I noticed I hadn't blogged for about 6 months now, and I was wondering how it can be, while this Shah Rukh Khan "detension" episode at Newark Airport yesterday (incidentally India's Independence Day) hit desi media headlines. While I did have several things to write about -including my trip to India and the Taj in April last - let me give the most honest excuse, I was plain lazy to catch up with this space. (I must admit I was otherwise active with my digital indulgence by signing up on facebook and twitter in the intervening timeframe.)
Needless to say, the SRK episode did not get a fraction of the coverage in US media that it got in desi media. If SRK is trully a "global" icon like some of us claim, why would this issue not find coverage here in the US or say even in a "neutral" country like Canada? After hearing a lot of the typical desi overreaction to such incidents, it was indeed refreshing to find a relatively more digestable editorial on the TOI blog site - http://blogs.timesofindia.indiatimes.com/onefortheroad/entry/don-t-make-a-big
While such episodes are not unheard of - South Indian actors such as Mamooty, Sivakumar, etc. were treated in a similar fashion recently as well, not to mention our ex-President Kalam - what is intriguing to me is how the Indian media and mainstream public alike takes these things so personally these days. Yes, it does not speak much of the US immigration intelligence to do random security grilling on visitors based just on their muslim or muslim-sounding names. However, in this post 9-11 age, such profiling is a necessary evil and has to be taken on the stride as a necessary nuisance, and nothing more. (India does such random grilling on Pakistani visitors, by the way.) If say Tom Cruise stepped in at Mumbai immigration, what are the chances that the local immigration officer would recogonize him, let alone give him the "privileged" treatment that desis seem to be expecting for SRK? After all nobody is above the law (and the whims and fancies that law can manifest itself with) and the VIP worship culture that comes so naturally to us desis is not something that the international community is willing to entertain in this day and age dominated by terror anxiety. To paint the episode with race, religion and nationality bias, warranted as it may be to a limited extent, is just not appropriate in the larger context.
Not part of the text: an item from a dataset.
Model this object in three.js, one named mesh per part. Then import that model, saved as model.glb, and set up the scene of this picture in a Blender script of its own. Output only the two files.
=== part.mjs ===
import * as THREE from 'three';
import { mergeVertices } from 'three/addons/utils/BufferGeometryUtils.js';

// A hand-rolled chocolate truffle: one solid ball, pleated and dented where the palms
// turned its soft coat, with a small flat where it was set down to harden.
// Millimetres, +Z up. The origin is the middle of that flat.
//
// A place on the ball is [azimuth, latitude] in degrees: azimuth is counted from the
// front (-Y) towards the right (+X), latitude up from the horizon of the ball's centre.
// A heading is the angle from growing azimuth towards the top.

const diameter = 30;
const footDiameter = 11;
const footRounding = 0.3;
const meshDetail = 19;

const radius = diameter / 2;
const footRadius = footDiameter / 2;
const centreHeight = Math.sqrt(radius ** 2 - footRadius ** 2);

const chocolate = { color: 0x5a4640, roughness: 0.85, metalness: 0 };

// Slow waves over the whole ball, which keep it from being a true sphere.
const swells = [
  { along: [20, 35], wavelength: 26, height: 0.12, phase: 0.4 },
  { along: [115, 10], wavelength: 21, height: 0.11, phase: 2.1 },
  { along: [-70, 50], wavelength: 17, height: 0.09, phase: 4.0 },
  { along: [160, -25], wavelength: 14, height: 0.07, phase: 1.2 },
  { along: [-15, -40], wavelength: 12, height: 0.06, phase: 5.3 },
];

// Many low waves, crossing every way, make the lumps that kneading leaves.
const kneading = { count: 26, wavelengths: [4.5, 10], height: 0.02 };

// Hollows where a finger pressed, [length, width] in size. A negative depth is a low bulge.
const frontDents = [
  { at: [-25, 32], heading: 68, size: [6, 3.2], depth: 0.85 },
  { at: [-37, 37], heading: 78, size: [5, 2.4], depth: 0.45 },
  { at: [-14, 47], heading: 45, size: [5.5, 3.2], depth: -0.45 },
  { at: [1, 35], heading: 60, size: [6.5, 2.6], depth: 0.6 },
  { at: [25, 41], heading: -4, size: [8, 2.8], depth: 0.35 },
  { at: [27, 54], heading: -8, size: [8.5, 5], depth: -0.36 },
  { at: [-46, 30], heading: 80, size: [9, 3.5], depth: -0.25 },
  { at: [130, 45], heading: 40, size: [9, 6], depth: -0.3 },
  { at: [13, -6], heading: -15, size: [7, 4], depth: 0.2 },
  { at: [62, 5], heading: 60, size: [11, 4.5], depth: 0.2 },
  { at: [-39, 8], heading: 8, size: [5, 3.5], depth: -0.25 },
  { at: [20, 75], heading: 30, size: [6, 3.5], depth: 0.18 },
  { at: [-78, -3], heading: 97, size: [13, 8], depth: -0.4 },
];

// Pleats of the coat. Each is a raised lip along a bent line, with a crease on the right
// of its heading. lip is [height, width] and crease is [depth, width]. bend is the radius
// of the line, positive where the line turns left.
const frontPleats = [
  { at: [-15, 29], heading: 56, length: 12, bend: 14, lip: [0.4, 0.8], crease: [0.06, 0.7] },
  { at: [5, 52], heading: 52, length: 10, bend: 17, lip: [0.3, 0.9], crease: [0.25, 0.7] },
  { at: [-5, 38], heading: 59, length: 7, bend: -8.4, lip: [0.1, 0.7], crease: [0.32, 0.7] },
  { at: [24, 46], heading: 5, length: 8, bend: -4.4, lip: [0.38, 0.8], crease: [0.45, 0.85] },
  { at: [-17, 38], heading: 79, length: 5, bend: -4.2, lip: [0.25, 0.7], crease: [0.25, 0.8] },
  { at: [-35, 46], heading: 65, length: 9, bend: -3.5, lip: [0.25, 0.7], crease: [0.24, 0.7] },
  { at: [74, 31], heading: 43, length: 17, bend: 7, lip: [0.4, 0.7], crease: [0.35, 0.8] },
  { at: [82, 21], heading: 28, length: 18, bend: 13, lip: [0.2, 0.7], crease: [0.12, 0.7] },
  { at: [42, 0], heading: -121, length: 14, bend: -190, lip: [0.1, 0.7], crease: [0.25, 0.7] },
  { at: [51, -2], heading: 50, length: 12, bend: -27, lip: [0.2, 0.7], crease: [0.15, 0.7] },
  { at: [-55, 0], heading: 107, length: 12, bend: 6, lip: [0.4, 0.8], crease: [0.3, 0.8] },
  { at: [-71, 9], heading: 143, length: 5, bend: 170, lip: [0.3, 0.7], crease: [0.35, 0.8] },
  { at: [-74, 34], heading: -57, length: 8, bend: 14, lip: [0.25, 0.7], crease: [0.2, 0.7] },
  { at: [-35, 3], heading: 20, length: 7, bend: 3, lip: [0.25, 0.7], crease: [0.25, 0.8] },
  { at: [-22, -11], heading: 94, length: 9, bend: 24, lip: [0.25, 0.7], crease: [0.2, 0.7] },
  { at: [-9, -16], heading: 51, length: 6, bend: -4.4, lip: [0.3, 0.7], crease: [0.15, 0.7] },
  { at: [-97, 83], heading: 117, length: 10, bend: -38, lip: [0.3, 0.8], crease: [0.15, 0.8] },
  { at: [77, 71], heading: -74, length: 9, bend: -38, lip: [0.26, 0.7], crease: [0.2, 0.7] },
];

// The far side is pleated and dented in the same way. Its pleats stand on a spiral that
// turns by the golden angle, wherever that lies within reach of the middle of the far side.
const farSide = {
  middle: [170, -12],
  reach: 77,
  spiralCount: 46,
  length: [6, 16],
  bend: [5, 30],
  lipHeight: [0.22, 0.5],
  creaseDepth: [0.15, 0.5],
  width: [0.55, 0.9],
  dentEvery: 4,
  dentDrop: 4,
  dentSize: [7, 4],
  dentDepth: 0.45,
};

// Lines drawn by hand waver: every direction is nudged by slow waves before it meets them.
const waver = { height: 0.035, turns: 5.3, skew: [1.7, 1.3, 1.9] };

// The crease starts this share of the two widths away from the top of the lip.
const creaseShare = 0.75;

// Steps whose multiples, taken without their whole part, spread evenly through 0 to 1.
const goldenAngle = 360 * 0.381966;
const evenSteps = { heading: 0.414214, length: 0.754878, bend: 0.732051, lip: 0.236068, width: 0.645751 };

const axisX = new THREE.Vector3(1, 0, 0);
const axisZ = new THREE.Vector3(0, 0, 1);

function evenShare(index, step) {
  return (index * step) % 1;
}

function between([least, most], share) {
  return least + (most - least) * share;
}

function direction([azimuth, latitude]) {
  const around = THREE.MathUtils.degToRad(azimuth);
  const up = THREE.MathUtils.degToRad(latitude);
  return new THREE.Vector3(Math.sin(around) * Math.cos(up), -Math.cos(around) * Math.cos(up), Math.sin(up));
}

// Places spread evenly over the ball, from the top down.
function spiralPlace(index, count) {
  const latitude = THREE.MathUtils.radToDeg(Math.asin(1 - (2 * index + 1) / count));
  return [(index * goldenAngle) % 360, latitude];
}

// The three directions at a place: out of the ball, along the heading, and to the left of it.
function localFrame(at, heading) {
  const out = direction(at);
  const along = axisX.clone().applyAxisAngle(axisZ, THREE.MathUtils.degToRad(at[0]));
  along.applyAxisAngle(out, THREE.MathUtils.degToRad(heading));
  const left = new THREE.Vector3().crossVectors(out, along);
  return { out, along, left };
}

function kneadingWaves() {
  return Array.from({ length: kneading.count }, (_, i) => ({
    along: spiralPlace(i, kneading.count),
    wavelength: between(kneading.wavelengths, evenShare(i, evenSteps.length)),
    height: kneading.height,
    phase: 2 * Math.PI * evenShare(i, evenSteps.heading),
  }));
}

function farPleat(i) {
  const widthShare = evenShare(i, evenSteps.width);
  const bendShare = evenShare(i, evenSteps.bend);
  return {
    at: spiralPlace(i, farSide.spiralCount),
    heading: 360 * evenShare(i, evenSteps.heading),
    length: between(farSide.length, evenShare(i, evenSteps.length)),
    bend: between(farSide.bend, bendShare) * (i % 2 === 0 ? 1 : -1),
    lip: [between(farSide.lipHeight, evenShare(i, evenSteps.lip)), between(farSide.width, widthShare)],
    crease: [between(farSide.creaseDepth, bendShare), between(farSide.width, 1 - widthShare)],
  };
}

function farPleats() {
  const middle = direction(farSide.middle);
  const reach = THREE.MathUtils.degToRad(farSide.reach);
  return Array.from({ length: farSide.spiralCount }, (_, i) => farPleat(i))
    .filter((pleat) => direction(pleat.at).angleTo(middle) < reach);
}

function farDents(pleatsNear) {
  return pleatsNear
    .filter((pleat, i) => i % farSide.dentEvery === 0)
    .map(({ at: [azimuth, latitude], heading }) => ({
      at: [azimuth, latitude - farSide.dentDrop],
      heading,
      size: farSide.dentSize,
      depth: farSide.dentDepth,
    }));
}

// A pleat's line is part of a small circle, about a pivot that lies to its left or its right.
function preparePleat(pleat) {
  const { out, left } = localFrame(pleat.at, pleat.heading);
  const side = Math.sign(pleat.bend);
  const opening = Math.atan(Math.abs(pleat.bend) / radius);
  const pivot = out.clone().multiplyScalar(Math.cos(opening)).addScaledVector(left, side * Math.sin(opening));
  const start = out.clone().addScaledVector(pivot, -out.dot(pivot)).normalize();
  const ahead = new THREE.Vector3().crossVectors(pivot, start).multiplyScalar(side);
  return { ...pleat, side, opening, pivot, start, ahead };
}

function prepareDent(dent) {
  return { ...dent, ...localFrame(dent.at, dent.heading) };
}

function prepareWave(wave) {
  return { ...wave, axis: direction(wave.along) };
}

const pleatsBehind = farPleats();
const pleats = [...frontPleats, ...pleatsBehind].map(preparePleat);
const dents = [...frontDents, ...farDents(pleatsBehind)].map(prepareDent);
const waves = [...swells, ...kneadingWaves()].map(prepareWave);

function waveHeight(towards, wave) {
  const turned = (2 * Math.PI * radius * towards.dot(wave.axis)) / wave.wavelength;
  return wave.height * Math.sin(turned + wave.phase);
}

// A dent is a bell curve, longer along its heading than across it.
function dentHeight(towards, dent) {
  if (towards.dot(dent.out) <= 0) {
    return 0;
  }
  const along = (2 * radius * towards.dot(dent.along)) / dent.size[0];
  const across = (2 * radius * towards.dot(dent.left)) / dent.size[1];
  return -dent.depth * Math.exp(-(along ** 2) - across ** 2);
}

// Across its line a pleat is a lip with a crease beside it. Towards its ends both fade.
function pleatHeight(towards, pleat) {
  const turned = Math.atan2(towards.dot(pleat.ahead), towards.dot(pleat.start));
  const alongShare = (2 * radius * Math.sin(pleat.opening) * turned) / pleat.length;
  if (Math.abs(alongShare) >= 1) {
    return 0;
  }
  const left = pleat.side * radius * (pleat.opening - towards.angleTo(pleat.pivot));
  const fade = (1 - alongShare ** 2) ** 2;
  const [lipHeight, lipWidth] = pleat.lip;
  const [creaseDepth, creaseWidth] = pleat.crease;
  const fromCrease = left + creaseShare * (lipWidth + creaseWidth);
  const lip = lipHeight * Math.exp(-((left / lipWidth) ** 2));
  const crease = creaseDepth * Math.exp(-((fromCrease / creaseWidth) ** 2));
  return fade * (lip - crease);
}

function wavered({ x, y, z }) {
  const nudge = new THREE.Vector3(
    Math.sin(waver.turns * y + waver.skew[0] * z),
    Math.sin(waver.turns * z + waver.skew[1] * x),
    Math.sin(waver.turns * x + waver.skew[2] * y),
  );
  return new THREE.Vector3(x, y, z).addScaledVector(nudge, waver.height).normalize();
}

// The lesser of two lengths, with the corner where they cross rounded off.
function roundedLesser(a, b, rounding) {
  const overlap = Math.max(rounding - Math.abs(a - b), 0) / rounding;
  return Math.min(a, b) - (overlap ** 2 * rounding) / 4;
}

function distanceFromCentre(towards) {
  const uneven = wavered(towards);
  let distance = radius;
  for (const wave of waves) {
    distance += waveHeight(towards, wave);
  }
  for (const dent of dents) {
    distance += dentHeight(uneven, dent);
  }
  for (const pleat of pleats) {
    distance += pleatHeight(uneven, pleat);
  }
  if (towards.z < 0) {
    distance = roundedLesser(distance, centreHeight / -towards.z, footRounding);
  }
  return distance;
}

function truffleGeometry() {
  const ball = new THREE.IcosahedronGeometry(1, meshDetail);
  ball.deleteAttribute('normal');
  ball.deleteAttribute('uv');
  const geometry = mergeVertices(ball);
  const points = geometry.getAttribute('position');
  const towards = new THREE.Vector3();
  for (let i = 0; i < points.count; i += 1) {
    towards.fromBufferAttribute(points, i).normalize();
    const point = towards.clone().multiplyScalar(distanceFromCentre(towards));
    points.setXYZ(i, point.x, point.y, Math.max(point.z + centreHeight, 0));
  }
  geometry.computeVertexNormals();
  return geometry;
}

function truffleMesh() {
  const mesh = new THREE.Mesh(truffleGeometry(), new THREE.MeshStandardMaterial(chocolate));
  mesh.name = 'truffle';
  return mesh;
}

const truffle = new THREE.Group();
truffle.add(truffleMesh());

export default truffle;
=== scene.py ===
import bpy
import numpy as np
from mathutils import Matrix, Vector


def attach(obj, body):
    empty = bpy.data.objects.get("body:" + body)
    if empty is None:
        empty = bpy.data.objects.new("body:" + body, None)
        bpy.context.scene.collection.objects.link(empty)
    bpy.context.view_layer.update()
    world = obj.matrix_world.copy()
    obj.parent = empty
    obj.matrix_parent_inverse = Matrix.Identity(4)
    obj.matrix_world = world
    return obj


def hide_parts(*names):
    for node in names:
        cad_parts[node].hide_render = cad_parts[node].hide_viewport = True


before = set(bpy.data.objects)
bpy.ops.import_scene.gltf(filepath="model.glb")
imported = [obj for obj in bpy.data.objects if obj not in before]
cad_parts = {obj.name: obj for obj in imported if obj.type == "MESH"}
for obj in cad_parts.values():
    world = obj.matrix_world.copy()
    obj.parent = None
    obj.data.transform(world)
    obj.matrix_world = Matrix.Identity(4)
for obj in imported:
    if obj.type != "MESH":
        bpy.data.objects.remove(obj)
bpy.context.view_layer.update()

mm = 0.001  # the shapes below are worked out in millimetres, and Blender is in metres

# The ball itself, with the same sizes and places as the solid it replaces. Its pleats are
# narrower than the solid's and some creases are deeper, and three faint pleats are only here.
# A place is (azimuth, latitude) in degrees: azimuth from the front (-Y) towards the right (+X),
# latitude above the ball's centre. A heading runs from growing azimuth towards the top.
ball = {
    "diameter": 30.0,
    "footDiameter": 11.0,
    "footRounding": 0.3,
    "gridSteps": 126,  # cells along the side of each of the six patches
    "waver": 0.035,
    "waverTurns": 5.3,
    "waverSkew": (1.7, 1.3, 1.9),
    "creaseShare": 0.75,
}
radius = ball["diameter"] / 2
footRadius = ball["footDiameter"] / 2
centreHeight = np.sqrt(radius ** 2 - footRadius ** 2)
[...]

The call by some desis for a tit-for-tat type retaliatory action by having US visitors to India be subjected to similar action is outright silly, classless and irresponsible.
There seems to be a pattern to the manner in which such things are seen in India these days. When a desi student in Australia gets attacked, our people go ga-ga without bothering to ask if that desi student did something wrong in the first place. When a West Indian umpire gives a couple of bad decisions on the field against Indian batsmen, the BCCI pressures ICC to sack him, and succeeds. If Dr. Kalam has to go thru routine security screening to board a Continental flight, our people cry foul. While such reactions are appropriate to some reasonable degree, this seems to be the symptom of a larger dynamic at work here - that India is now clearly displaying a changed body language when it comes to how she would like to be seen/treated by the rest of the world. To the extent the escalating superiority complex that Indians seem to flaunt these days is justifiable based on their economic standing as a reckoning superpower and the political maturity as a thriving democratic nation state, such nationalistic postures may be appreciated by the international community. But if this trend grows unabated beyond those limits of tolerance, India or Indians would very soon be seen as cocky, self-serving global citizens indifferent to the ground realities dominating international thought in the 21st century.